> REQUEST: Repeat exactly, and only, the lines below starting at the line that contains "Keep writing the" and ending at the line that contains "path=Pos(0, VALVE_Y, 50.1)", inclusive of both.

> AVAILABLE DATA:
-*-*-
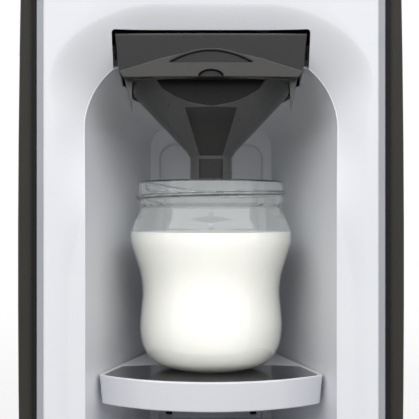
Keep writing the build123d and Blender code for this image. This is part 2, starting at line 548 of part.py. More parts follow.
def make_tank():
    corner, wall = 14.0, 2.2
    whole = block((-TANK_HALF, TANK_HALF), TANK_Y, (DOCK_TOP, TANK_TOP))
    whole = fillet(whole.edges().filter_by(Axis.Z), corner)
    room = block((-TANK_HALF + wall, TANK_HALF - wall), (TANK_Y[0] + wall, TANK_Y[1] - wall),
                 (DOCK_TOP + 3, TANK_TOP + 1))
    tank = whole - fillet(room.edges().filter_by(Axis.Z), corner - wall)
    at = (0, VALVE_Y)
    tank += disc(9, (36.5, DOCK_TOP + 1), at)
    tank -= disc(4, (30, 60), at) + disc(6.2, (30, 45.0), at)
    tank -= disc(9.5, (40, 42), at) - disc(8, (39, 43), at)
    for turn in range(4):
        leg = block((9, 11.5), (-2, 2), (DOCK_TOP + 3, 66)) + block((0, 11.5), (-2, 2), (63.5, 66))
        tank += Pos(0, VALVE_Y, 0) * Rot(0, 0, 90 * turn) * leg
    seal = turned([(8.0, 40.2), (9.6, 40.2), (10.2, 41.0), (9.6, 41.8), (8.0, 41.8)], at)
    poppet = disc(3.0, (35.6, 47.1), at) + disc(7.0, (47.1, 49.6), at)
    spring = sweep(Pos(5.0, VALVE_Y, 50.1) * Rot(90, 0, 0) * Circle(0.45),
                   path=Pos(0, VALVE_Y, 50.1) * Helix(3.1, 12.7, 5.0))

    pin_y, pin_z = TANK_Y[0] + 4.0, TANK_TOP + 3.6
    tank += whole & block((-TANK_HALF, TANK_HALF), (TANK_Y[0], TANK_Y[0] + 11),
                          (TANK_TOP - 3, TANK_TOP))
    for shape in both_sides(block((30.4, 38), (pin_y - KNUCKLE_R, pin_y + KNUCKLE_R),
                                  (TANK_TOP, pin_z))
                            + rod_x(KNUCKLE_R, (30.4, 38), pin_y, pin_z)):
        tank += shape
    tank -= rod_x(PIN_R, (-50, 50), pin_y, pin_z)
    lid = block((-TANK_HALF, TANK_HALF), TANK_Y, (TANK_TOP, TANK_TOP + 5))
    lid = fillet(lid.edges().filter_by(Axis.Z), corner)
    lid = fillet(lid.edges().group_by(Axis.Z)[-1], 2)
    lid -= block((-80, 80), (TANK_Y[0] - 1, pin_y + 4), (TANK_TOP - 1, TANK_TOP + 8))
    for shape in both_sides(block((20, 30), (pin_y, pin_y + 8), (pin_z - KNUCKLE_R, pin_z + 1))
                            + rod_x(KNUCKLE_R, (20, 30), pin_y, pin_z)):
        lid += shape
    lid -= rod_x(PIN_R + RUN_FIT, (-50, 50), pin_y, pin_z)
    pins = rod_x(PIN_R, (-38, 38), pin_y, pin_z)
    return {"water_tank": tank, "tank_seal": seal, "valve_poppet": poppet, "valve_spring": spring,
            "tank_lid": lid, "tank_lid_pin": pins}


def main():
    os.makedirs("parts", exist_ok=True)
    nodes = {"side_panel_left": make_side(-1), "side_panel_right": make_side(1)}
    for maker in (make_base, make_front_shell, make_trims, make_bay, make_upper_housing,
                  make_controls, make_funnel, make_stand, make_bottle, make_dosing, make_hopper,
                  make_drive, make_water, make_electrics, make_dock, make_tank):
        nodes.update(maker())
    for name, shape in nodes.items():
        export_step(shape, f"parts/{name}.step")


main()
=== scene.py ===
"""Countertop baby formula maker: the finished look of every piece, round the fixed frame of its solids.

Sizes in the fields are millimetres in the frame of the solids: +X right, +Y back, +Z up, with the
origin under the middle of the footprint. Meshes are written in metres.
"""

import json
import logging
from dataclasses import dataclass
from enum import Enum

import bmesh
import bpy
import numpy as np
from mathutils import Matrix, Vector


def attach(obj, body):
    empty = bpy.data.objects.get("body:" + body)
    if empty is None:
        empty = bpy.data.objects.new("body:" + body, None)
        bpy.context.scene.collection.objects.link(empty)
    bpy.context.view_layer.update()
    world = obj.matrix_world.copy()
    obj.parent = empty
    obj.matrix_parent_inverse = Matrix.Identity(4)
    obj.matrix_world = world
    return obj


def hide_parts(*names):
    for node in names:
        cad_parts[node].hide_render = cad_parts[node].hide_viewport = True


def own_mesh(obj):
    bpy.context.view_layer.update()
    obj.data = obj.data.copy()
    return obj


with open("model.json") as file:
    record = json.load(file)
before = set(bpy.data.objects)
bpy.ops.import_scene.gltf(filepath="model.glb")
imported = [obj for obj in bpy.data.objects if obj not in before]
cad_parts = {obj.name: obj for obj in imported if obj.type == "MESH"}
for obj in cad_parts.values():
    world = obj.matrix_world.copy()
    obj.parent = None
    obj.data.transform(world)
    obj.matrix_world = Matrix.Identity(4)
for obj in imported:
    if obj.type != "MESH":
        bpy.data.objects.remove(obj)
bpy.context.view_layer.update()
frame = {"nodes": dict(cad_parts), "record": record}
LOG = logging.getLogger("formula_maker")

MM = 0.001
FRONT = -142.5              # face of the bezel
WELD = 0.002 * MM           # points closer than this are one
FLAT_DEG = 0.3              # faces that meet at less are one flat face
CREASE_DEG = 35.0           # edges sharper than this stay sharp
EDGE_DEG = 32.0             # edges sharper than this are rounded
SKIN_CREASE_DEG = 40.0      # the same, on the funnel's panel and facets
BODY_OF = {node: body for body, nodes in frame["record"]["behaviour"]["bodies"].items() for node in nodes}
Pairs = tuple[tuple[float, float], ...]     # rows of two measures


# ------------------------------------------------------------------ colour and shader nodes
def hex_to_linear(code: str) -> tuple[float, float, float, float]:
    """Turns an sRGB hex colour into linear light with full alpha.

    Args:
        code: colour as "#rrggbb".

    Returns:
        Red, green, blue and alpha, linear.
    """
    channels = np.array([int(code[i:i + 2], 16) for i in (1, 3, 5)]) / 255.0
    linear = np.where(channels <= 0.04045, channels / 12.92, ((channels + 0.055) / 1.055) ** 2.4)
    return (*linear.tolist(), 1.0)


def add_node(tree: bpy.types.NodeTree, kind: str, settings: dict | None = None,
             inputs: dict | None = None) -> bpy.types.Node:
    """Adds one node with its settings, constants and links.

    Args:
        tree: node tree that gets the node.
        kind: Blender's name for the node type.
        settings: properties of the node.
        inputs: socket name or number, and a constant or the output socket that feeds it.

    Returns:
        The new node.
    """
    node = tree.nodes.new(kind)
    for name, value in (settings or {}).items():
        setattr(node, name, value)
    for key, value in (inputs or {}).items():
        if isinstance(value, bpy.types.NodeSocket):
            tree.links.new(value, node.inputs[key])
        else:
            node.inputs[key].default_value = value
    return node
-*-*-
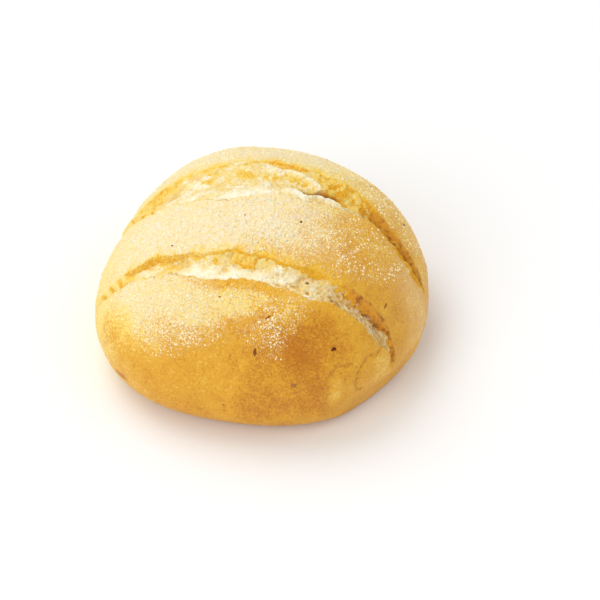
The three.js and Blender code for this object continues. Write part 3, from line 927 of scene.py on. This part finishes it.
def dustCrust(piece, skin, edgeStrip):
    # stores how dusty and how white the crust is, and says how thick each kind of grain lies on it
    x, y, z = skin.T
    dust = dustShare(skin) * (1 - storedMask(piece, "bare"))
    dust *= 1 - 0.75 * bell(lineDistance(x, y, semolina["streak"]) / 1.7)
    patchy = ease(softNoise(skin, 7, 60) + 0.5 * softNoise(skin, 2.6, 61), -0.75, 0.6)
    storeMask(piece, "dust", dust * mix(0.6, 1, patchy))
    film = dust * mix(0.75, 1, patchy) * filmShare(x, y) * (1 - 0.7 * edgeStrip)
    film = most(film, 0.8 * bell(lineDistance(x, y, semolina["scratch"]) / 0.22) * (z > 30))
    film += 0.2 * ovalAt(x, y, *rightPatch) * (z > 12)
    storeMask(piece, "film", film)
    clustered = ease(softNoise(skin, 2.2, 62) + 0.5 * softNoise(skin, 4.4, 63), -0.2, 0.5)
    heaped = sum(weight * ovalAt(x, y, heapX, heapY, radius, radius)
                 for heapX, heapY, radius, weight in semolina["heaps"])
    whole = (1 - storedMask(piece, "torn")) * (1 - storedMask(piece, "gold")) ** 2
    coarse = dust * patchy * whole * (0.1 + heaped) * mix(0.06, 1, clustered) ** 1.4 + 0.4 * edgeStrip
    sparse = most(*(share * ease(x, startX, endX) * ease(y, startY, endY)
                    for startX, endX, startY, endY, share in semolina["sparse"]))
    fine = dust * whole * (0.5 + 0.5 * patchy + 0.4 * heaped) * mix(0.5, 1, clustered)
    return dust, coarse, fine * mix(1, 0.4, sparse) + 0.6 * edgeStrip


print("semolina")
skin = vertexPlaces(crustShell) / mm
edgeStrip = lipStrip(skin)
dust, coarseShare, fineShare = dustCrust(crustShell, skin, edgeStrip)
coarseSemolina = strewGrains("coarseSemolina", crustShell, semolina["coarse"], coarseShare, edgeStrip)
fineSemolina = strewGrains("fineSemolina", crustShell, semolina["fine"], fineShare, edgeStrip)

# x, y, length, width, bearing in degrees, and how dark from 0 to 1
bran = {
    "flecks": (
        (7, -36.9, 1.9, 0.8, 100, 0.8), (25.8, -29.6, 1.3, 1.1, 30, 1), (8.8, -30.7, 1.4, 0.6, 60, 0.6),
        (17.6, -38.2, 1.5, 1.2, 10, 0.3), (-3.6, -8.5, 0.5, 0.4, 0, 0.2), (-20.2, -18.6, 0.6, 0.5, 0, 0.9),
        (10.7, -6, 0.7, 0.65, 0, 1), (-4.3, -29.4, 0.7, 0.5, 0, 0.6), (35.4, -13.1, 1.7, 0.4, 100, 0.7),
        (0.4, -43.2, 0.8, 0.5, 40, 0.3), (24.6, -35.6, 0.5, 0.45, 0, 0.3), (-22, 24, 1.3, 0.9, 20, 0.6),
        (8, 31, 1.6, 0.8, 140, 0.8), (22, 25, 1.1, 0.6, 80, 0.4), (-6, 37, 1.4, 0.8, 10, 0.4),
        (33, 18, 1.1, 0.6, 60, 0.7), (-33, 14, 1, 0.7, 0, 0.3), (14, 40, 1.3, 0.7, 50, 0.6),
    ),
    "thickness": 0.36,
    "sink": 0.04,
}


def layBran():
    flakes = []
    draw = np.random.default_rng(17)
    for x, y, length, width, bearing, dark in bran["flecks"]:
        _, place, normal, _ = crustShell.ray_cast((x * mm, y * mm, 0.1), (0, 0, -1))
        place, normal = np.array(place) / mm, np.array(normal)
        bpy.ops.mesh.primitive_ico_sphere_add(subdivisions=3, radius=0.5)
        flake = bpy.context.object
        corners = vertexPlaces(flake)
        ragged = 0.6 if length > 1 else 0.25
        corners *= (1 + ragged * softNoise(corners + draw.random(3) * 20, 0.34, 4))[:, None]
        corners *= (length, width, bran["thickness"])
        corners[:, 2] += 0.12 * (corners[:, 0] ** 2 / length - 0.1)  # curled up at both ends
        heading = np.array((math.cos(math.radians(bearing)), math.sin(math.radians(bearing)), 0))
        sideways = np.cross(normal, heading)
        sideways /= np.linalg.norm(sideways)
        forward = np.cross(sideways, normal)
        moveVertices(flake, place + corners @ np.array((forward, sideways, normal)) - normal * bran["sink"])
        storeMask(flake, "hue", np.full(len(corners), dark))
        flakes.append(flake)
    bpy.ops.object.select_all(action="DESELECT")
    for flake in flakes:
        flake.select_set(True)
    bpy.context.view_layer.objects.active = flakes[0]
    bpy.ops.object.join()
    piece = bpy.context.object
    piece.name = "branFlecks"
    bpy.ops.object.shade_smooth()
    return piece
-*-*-
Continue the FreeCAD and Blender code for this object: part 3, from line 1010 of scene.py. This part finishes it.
-*-*-
> REPLY TO THE TASK:
Keep writing the build123d and Blender code for this image. This is part 2, starting at line 548 of part.py. More parts follow.
def make_tank():
    corner, wall = 14.0, 2.2
    whole = block((-TANK_HALF, TANK_HALF), TANK_Y, (DOCK_TOP, TANK_TOP))
    whole = fillet(whole.edges().filter_by(Axis.Z), corner)
    room = block((-TANK_HALF + wall, TANK_HALF - wall), (TANK_Y[0] + wall, TANK_Y[1] - wall),
                 (DOCK_TOP + 3, TANK_TOP + 1))
    tank = whole - fillet(room.edges().filter_by(Axis.Z), corner - wall)
    at = (0, VALVE_Y)
    tank += disc(9, (36.5, DOCK_TOP + 1), at)
    tank -= disc(4, (30, 60), at) + disc(6.2, (30, 45.0), at)
    tank -= disc(9.5, (40, 42), at) - disc(8, (39, 43), at)
    for turn in range(4):
        leg = block((9, 11.5), (-2, 2), (DOCK_TOP + 3, 66)) + block((0, 11.5), (-2, 2), (63.5, 66))
        tank += Pos(0, VALVE_Y, 0) * Rot(0, 0, 90 * turn) * leg
    seal = turned([(8.0, 40.2), (9.6, 40.2), (10.2, 41.0), (9.6, 41.8), (8.0, 41.8)], at)
    poppet = disc(3.0, (35.6, 47.1), at) + disc(7.0, (47.1, 49.6), at)
    spring = sweep(Pos(5.0, VALVE_Y, 50.1) * Rot(90, 0, 0) * Circle(0.45),
                   path=Pos(0, VALVE_Y, 50.1) * Helix(3.1, 12.7, 5.0))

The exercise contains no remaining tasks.